Attorneys are all too familiar with this principle. Courts are constrained by the elements of the causes of action before them. This is all the more relevant when assessing business tort claims—wrongful acts against businesses that are not contract-based—as often times, “bad behavior” may simply not be enough. This was recently explored by the Second Department in Stuart’s LLC et al. v. Edelman et al, 2021 NY Slip Op 04569, in which the Second Department modified a $1,436,128 award against defendant-appellant Michael Hong by $1,262,753, a near 90% reduction.
This action involved a dispute between a clothing distributor and its remaining principal (the plaintiffs Stuart’s LLC and Wayne Galvin) against a rival clothing distributor (defendant Level 8 Apparel, LLC) formed by Galvin’s former partner (defendant Stuart Edelman) together with core employees formerly employed by, and/or associated with, Stuart’s LLC, including defendant-appellant Michael Hong. Hong was a creative designer for Stuart’s and later Level 8.
Plaintiffs claimed that, among other things, the defendants colluded to divert assets and business from Stuart’s to Level 8. Plaintiffs asserted 16 causes of action against the defendants, including a slew of business tort claims.
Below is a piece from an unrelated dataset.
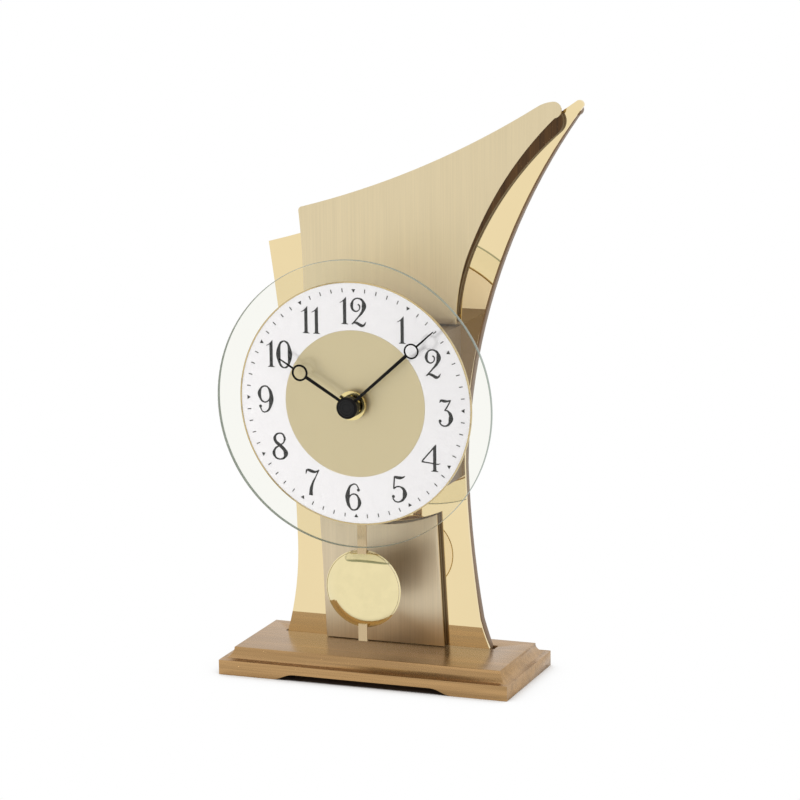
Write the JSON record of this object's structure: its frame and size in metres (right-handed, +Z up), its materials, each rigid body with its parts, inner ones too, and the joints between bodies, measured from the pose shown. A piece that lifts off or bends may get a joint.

After a 16-day, bench trial before Judge Vito M. DeStefano of the Nassau County Commercial Division, the court issued a 48-page Opinion methodically going through findings of fact, chief arguments raised by each of the parties, and the court’s determination on the issues before it.
As is relevant to the appeal, the trial court rendered a judgment in favor of Plaintiffs and against Hong in the amount of $1,436,128 arising out of three causes of action: tortious interference with contract between Stuart’s and non-party Tumi, Inc. ($173,375); tortious interference with business relationship between Stuart’s and Aeropostale, Inc. ($543,689); and unfair competition ($719,064).
The Second Department affirmed that portion of the judgment against Hong for tortious interference with contract, holding that there was adequate evidence in the record warranting the trial court’s finding that Hong tortiously interfered with Stuart’s licensing agreement with Tumi.
However, the Second Department did not come to the same conclusion with respect to the tortious interference with business relationship claim.
The chief difference between tortious interference with contract and tortious interference with business relationship, the Second Department pointed out, is that while the former requires an intentional procurement of breach without justification, the latter raises the culpability bar. Tortious interference with business relationship requires that the interference must be accomplished by “wrongful means or where the offending party acted for the sole purpose of harming the other party.” The conduct must amount to a crime or independent tort; conduct motivated by economic self-interest cannot be characterized as “solely malicious” sufficient to meet this standard.
Thus, while there was certainly evidence in the record that Hong knew Stuart’s had an existing business relationship with non-party Aeropostale, Inc., and that his collusive actions with the defendants impacted the relationship between Stuart’s and Aeropostale, Hong’s actions did not rise to the level of “wrongful” conduct required by the claim. At best, Hong’s conduct might be characterized as motivated by economic self-interest, which cannot be deemed “solely malicious.”
As such, the Second Department reversed the judgment as against Hong for tortious interference with business relationship in the amount of $543,689, holding that the cause of action should have been dismissed as to Hong.
Likewise, the Second Department closely examined the trial court’s determination on the unfair competition claim. Here too, the Second Department found that the trial record did not demonstrate that Hong “acted wrongfully” in alleged diverting Stuart’s business (his former employer) to Level 8 (his new employer). In the absence of evidence that Hong removed proprietary information from Stuart’s, or that Hong directly participated in conversations with non-parties Tumi or Aeropostale concerning the transfer of any business from Stuart’s to Level 8, his alleged collusion with other defendants who had taken a more direct and active role was simply not culpable enough to sustain this claim.
As such, the Second Department reversed the judgment as against Hong for unfair competition in the amount of $719,064, holding that this cause of action should have been dismissed.